1. Consider a grain of pollen suspended in water, whose horizontal position can be modeled by Brownian motion $$\{B(t)\}$$ with parameter $$\alpha=4 \text{mm}^2/\text{s}$$, as in Example 49.1. Calculate the autocovariance function of $$\{ B(t) \}$$. Check that this autocovariance function agrees with the variance function you derived in Lesson 51.

2. Radioactive particles hit a Geiger counter according to a Poisson process at a rate of $$\lambda=0.8$$ particles per second.

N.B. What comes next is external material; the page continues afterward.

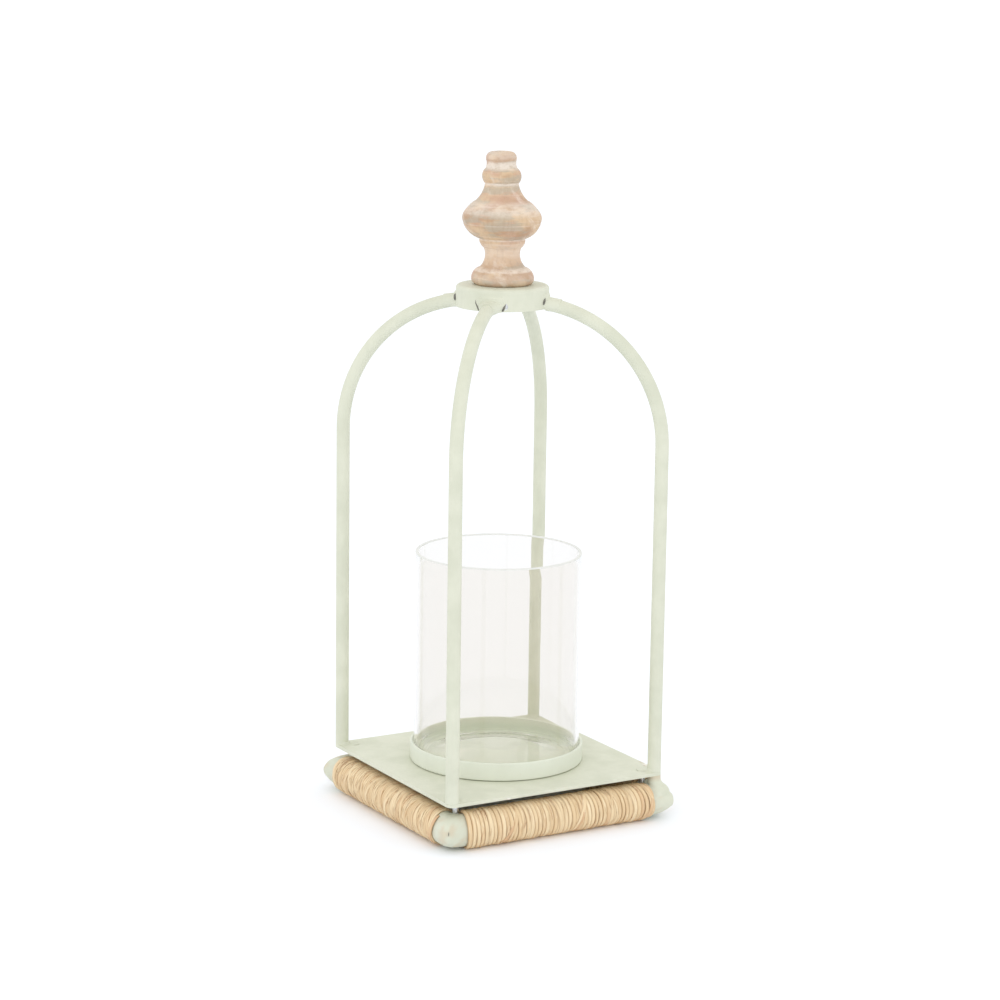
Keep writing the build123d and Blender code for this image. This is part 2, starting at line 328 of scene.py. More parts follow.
def make_wood():
    """Turned softwood, sanded pink-brown, with whitewash left in the hollows and in streaks."""
    material, tree, shader = new_material("whitewashed_wood")
    grain = cloud(tree, place(tree, (1, 1, 0.14)), 520, 3)
    turning = cloud(tree, place(tree, (0.02, 0.02, 1)), 800, 3, 0.7)
    brushed = attribute(tree, "brushed", "Vector")
    stroke = cloud(tree, remap(tree, brushed, (1, 1, 0.42), shift=(2, 5, 1)), 84, 4, 0.62)
    wash = combine(tree, "MAXIMUM", span(tree, stroke, 0.52, 0.72, 0, 0.7), attribute(tree, "recess"))
    broken = cloud(tree, place(tree, (1, 1, 1.8), shift=(1, 1, 6)), 210, 4, 0.65)
    wash = combine(tree, "MULTIPLY", wash, span(tree, broken, 0.28, 0.6, 0.35, 1))
    washed = combine(tree, "MULTIPLY", wash, 0.85)
    colour = blend(tree, washed, worn_wood(tree, grain), WHITEWASH)
    colour = blend(tree, span(tree, turning, 0.58, 0.72, 0, 0.35), colour, WHITEWASH_RINGS)
    shader.inputs["Specular IOR Level"].default_value = WOOD_SPECULAR
    ridges = combine(tree, "ADD", turning, combine(tree, "MULTIPLY", grain, 0.6))
    roughness = span(tree, wash, 0, 1, 0.5, 0.75)
    dress(tree, shader, colour, roughness, emboss(tree, ridges, 0.00022, 0.7))
    return material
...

Let $$\{ N(t); t \geq 0 \}$$ represent this Poisson process.

Define the new process $$\{ D(t); t \geq 3 \}$$ by $D(t) = N(t) - N(t - 3).$ This process represents the number of particles that hit the Geiger counter in the last 3 seconds. Calculate the autocovariance function of $$\{ D(t); t \geq 3 \}$$. Check that this autocovariance function agrees with the variance function you derived in Lesson 51.

(Hint: Start by calculating $$\text{Cov}[D(s), D(t)]$$ when $$s > t$$. What happens when $$s > t + 3$$? What happens when $$t < s < t + 3$$? Once you’ve worked this out, it should be straightforward to extend this to the case $$s < t$$.)

3. Consider the moving average process $$\{ X[n] \}$$ of Example 48.2, defined by $X[n] = 0.5 Z[n] + 0.5 Z[n-1],$ where $$\{ Z[n] \}$$ is a sequence of i.i.d. standard normal random variables. Calculate the autocovariance function of $$\{ X[n] \}$$. Check that this autocovariance function agrees with the variance function you derived in Lesson 51.

(Hint: Consider the following cases: (1) $$m = n$$, (2) $$m = n+1$$, (3) $$m = n-1$$, (4) $$m > n+1$$, (5) $$m < n-1$$.)

4. Let $$\Theta$$ be a $$\text{Uniform}(a=-\pi, b=\pi)$$ random variable, and let $$f$$ be a constant. Define the random phase process $$\{ X(t) \}$$ by $X(t) = \cos(2\pi f t + \Theta).$ Calculate the autocovariance function of $$\{ X(t) \}$$. Check that this autocovariance function agrees with the variance function you derived in Lesson 51. (Hint: Use the shortcut formula for covariance. Calculate $$E[X(s) X(t)]$$ by LOTUS.)